Ingredients
Equipment
Method
Cook and cool the pasta
- Cook rotini or shells pasta according to package directions until al dente, then drain and rinse with cold water.
Char the corn
- Heat a cast iron skillet over high heat, then char corn kernels until lightly blackened, stirring often, about 5–7 minutes.
Make the cilantro-lime dressing
- Whisk together mayonnaise, sour cream, lime juice, chili powder, cumin, garlic powder, salt, and pepper until smooth.
Assemble the salad
- Combine pasta, charred corn kernels, red bell pepper, jalapeño, and red onion in a large bowl.
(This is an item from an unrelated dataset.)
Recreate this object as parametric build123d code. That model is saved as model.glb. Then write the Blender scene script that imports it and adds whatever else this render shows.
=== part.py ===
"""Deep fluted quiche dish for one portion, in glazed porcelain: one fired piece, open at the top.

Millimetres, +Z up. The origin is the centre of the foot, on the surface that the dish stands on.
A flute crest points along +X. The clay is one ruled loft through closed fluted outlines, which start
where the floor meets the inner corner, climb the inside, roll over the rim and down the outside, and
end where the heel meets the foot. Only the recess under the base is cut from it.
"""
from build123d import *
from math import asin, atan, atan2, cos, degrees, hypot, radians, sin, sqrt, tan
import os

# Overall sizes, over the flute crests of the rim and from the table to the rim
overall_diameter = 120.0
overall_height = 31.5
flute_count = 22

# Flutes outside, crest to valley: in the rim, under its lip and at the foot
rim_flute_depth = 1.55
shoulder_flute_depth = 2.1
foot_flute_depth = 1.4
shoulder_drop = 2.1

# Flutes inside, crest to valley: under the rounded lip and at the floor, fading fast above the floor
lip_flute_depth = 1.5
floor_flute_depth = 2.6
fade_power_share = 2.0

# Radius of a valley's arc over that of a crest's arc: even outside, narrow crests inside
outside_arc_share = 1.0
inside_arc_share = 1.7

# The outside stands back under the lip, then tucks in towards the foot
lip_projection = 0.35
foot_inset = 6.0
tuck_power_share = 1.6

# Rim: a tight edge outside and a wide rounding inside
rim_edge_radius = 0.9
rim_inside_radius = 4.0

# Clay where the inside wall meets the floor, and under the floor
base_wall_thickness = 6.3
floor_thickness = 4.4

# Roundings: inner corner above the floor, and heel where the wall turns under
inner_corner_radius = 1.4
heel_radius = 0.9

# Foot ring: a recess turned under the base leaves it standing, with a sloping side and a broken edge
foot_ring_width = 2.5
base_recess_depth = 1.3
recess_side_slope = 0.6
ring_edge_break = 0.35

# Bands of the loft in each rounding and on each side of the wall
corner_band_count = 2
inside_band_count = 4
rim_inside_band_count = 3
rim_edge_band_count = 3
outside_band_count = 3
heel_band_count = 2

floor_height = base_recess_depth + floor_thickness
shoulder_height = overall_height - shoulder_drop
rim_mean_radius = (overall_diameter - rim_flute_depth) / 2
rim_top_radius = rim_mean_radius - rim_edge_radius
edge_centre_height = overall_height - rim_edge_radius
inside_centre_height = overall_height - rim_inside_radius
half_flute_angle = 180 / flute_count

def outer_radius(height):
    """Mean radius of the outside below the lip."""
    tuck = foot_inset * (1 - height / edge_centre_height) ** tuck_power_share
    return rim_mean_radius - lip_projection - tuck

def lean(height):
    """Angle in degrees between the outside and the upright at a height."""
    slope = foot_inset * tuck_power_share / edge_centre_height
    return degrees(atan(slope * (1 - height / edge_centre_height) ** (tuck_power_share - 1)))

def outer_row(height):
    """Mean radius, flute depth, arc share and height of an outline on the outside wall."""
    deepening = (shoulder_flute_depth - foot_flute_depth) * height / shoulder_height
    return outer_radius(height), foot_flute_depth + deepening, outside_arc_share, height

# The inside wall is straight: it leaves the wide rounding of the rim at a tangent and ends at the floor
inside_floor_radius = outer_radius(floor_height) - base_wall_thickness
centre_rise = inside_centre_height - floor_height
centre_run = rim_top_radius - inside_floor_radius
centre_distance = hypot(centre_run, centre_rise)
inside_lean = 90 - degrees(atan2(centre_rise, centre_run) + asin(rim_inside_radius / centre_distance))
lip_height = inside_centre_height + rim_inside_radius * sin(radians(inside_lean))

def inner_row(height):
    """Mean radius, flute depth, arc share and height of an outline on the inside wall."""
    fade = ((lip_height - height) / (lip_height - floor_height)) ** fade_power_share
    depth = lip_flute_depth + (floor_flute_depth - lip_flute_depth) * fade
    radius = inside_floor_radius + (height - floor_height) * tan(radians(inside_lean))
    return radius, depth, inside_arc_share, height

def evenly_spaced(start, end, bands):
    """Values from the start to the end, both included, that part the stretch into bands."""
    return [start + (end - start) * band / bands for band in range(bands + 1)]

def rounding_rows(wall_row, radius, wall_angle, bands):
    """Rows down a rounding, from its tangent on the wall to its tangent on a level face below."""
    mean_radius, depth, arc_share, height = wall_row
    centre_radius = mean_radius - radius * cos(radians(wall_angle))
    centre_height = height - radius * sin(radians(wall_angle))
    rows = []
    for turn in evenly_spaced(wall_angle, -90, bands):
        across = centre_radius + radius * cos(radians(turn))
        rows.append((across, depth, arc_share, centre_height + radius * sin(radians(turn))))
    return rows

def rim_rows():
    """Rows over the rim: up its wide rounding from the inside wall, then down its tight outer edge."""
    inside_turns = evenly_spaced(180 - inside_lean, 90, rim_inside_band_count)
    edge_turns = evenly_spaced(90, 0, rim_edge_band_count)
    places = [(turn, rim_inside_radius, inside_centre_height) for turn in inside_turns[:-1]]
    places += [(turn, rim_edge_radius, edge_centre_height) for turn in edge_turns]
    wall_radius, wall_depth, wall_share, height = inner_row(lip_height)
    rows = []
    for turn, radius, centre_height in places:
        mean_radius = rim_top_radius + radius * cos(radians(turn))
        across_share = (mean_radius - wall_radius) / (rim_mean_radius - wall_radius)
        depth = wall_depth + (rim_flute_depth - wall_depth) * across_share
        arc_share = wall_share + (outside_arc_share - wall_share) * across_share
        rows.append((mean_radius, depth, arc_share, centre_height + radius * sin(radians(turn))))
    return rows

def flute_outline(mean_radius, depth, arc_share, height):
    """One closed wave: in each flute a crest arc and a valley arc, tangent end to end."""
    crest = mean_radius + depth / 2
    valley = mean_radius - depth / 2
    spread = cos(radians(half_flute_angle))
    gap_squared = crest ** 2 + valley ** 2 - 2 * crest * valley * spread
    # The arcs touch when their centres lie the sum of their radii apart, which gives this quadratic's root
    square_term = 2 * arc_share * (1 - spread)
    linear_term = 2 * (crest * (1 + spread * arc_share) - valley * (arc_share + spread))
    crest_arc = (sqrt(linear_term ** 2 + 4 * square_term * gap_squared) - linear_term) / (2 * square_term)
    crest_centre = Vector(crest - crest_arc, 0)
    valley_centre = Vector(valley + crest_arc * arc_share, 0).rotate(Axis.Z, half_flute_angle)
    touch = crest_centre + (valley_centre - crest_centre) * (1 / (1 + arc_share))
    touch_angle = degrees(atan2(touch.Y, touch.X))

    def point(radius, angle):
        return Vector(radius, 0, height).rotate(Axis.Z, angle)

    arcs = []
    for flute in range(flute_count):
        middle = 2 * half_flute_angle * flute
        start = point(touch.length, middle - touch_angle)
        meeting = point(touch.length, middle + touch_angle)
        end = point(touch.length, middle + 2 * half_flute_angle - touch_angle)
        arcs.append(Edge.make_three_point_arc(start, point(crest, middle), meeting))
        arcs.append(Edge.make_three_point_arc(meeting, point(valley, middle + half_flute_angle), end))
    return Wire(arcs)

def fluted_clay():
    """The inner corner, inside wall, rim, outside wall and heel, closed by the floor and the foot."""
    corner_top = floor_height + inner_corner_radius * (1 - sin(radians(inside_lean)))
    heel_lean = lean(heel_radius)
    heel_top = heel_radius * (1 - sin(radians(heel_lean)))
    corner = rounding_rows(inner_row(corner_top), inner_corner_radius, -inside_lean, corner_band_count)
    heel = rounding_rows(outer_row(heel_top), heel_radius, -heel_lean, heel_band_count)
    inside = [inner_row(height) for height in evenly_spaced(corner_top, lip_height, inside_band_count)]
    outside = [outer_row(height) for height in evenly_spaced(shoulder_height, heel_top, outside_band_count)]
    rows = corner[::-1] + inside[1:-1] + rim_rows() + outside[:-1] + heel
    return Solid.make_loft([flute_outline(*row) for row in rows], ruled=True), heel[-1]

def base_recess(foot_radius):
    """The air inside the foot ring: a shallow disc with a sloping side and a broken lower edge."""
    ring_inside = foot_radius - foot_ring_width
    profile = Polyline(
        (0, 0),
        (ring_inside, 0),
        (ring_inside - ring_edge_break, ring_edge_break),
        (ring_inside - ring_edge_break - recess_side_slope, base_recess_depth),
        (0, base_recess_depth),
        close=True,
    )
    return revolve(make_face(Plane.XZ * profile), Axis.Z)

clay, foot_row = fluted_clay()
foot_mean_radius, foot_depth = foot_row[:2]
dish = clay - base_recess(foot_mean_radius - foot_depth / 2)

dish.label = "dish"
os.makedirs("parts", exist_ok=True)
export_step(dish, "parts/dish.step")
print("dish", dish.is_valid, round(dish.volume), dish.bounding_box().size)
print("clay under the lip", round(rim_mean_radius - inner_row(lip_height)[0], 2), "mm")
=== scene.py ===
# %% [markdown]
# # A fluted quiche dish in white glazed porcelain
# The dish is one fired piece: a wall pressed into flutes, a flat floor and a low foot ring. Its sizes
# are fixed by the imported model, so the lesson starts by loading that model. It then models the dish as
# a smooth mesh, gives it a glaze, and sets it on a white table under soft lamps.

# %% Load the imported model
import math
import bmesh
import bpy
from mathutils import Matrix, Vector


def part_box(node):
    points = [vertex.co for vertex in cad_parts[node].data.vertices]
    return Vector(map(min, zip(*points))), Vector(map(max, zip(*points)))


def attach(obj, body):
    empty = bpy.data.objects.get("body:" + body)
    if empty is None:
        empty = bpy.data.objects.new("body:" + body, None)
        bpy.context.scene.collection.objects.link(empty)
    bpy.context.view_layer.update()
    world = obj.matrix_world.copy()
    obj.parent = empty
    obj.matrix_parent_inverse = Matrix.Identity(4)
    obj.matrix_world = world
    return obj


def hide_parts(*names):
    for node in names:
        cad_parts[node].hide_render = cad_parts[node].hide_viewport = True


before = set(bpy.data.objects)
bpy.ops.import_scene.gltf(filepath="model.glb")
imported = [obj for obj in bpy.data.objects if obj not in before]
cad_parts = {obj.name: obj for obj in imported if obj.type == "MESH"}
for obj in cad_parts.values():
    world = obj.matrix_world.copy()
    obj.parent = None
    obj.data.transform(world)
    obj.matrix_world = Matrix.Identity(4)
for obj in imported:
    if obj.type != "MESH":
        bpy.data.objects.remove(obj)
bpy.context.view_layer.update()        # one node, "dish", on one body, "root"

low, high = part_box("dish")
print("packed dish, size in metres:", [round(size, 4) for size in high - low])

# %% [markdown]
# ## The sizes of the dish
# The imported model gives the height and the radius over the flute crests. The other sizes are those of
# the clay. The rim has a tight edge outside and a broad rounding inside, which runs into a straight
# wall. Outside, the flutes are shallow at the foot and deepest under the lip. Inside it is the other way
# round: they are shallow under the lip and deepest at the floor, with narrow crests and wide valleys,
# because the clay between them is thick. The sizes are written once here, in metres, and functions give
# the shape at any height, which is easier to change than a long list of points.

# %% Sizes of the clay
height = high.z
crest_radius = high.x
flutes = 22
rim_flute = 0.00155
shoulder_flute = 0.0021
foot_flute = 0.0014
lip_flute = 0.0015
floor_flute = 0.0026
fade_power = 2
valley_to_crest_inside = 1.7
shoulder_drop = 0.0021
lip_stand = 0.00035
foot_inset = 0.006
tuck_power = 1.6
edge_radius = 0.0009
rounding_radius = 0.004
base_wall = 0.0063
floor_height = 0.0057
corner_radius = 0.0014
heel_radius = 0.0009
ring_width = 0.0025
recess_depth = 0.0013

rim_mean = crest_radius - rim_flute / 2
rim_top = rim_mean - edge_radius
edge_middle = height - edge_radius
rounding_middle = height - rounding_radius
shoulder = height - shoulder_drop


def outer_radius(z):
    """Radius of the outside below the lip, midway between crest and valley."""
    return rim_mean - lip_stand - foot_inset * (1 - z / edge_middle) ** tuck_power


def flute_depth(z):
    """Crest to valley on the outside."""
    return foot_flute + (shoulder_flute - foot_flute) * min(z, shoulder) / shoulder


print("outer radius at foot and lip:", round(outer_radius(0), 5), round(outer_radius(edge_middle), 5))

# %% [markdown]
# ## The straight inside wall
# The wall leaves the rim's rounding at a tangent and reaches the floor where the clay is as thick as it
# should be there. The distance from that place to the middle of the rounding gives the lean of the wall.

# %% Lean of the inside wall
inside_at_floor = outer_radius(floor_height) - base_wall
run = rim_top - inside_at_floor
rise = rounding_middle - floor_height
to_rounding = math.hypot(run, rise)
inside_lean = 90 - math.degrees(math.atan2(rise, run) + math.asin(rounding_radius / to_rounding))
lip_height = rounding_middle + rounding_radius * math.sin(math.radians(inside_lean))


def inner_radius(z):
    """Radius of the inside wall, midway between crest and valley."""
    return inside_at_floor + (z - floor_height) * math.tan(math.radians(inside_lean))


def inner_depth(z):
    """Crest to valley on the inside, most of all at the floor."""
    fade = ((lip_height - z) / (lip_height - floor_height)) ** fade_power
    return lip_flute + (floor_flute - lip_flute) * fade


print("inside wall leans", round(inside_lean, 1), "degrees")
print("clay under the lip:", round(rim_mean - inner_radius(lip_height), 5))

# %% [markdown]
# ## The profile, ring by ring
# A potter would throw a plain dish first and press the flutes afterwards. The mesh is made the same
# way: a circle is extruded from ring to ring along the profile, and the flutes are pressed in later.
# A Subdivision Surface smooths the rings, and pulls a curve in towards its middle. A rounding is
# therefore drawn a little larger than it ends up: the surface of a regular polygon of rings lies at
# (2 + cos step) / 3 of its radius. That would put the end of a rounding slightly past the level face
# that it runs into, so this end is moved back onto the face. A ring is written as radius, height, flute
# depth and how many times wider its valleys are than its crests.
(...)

- Pour the dressing over the salad and toss until every piece is coated.
Chill and finish
- Refrigerate the pasta salad for at least 2 hours so the flavors meld.
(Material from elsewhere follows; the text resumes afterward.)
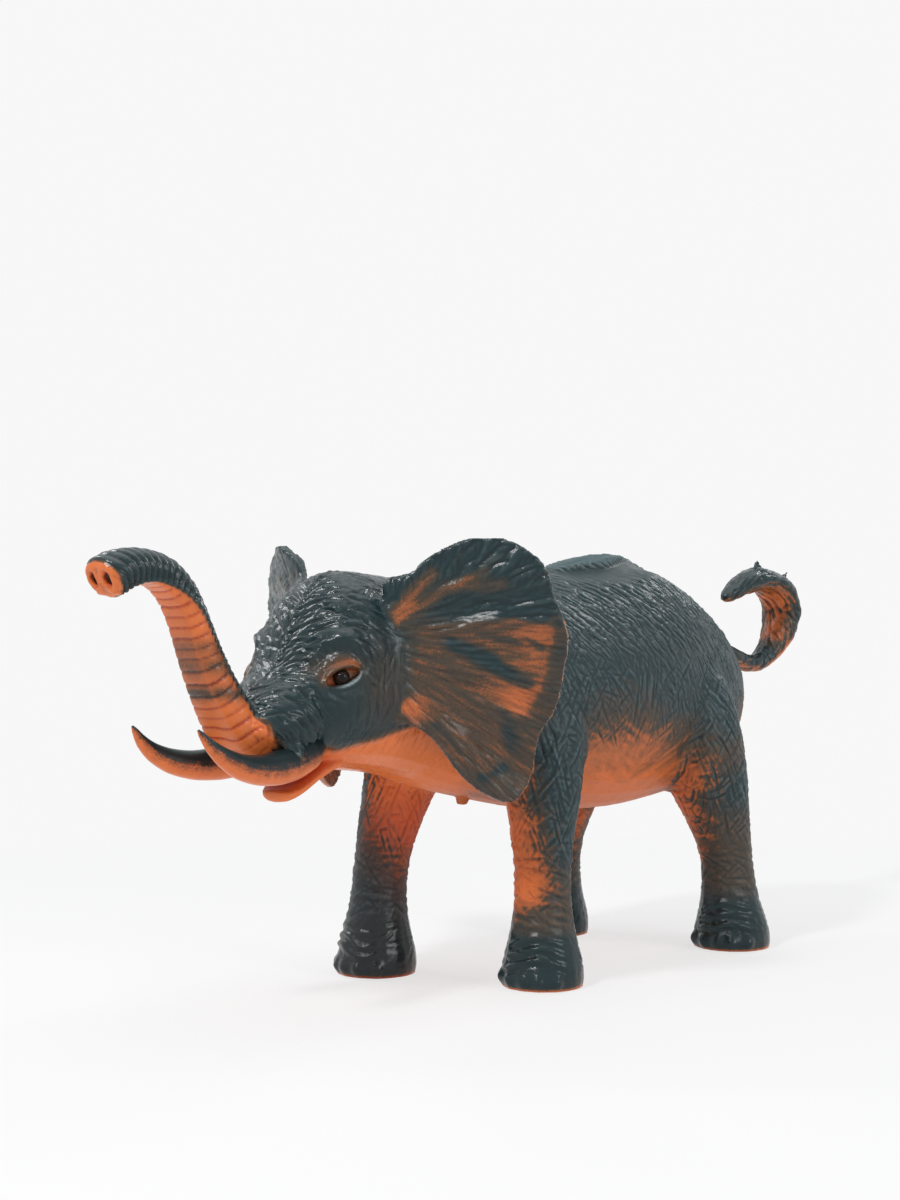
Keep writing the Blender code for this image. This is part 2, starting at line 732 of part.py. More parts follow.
def make_jaw(figure):
    jaw = figure.keep(loft, "lower_jaw", jaw_rings())
    cut(jaw, bpy.data.objects["form_seat"])
    middle = JAW_BASE_HEIGHT + JAW_HEIGHT / 2
    peg, hole = figure.peg_and_hole("jaw", (0, JAW_PEG_Y, middle), (0, 0, 1), JAW_PEG_RADIUS, JAW_PEG_LENGTH)
    join(jaw, peg)
    cut(figure.pieces["head"], hole)


def make_ears_and_eyes(figure):
    head = figure.pieces["head"]
    for name, side in (("left", 1), ("right", -1)):
        ear = figure.keep(ear_blade, f"ear_{name}", side)
        cut(ear, bpy.data.objects["form_seat"])
        join(ear, figure.tool(ear_tab, f"ear_tab_{name}", side, 0))
        cut(head, figure.tool(ear_tab, f"ear_slot_{name}", side, CLEARANCE))
        centre = Vector((side * EYE_SPREAD / 2, EYE_Y, EYE_HEIGHT))
        figure.keep(ball, f"eye_{name}", centre, EYE_RADIUS)
        cut(head, figure.tool(ball, f"eye_socket_{name}", centre, EYE_RADIUS + CLEARANCE))


def make_tail(figure):
    """A thin root and a curled tuft with pointed locks."""
    places = []
    sizes = []
    for back, up, wide, deep in TAIL_SHARES:
        places.append(tail_place(back, up))
        sizes.append((TUFT_HALF_WIDTH * wide, TUFT_HALF_DEPTH * deep))
    tail = figure.keep(loft, "tail", swept_rings(places, sizes, SMALL_SIDES))
    cut(tail, bpy.data.objects["form_seat"])
    for number, (back, up, tip_back, tip_up, wide) in enumerate(TUFT_LOCK_SHARES):
        ends = (tail_place(back, up), tail_place(tip_back, tip_up))
        join(tail, figure.tool(cone, f"tuft_lock_{number}", *ends, TUFT_HALF_DEPTH * wide, 0))
    way = places[0] - places[2]
    peg, hole = figure.peg_and_hole("tail", places[2], way, TAIL_PEG_RADIUS, TAIL_PEG_LENGTH)
    join(tail, peg)
    cut(figure.pieces["torso"], hole)
    cut(figure.pieces["stuffing"], hole)


def make_filler_plug(figure):
    foot = Vector((0, PLUG_Y, PLUG_FOOT_HEIGHT))
    plug = figure.keep(rod, "filler_plug", foot, foot + Vector((0, 0, PLUG_LENGTH)), PLUG_RADIUS)
    rounding = plug.modifiers.new("Rounding", "BEVEL")
    rounding.width = PLUG_ROUNDING
    rounding.segments = 2
    hole = figure.tool(
        rod,
        "plug_hole",
        foot - Vector((0, 0, OVERRUN)),
        foot + Vector((0, 0, PLUG_LENGTH + CLEARANCE)),
        PLUG_RADIUS + CLEARANCE,
    )
    cut(figure.pieces["torso"], hole)
    cut(figure.pieces["stuffing"], hole)


def main():
    clear_scene()
    figure = Figure()
    wide = 2 * FORM_HALF_WIDTH
    far = 2 * FORM_LENGTH
    figure.tool(loft, "form_seat", form_rings(CLEARANCE))
    figure.tool(block, "ground", (-wide, -far, -wide), (wide, far, 0))
    make_body(figure)
    make_leg(figure, "front_leg_left", 1, True, FRONT_LEFT_FOOT_Y, FRONT_LEFT_SHOULDER_Y)
    make_leg(figure, "front_leg_right", -1, True, FRONT_RIGHT_FOOT_Y, FRONT_RIGHT_SHOULDER_Y)
    make_leg(figure, "rear_leg_left", 1, False, REAR_LEFT_FOOT_Y, REAR_LEFT_HIP_Y)
    make_leg(figure, "rear_leg_right", -1, False, REAR_RIGHT_FOOT_Y, REAR_RIGHT_HIP_Y)
    make_tusks(figure)
    make_trunk(figure)
    make_jaw(figure)
    make_ears_and_eyes(figure)
    make_tail(figure)
    make_filler_plug(figure)
    rest_on_origin(figure.holder, figure.pieces.values())


main()
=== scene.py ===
# %% [markdown]
# # A toy elephant in painted rubber
#
# The real toy is a soft rubber figure. Orange rubber is poured into a mould whose walls carry every wrinkle
# of the skin, and dark teal paint is then sprayed on from above and from the sides. The paint lies thick on
# the back, the head and the feet, and thins out to bare rubber on the belly, the throat and the front of
# the trunk.
#
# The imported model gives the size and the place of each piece. Everything below is built around it, in
# metres.

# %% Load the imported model
from math import cos, pi, radians, sin

import bmesh
import bpy
import numpy as np
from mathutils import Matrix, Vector
from mathutils.bvhtree import BVHTree


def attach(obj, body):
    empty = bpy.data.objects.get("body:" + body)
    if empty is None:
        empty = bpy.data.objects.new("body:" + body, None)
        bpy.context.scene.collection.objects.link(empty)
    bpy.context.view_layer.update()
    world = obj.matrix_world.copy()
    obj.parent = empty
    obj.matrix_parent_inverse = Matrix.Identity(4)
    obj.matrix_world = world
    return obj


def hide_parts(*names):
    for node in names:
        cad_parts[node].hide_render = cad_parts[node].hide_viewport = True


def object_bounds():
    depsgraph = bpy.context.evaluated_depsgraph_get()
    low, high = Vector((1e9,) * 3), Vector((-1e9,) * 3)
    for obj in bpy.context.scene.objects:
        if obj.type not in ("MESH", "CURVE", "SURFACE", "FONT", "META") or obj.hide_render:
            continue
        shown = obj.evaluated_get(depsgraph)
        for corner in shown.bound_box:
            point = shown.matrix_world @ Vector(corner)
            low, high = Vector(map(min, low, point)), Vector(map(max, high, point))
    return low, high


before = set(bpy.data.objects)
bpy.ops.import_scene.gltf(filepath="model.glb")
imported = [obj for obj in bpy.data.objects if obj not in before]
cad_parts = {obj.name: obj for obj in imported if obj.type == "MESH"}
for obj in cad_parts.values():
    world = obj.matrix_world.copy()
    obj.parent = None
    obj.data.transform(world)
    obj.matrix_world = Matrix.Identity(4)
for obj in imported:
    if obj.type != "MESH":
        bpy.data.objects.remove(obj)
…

- Top with cotija cheese and cilantro right before serving for a fresh, crumbly finish.
Notes
For the cleanest texture, cool the pasta with cold water and let the charred corn come down to near room temperature before mixing—this prevents the dressing from loosening. Refrigerate in a covered container for up to 3 days; stir once before serving. Freezing isn’t recommended because the creamy dressing can break. If you want a lighter option, use a 1:1 Greek yogurt replacement for half the mayonnaise to keep the tang while cutting richness.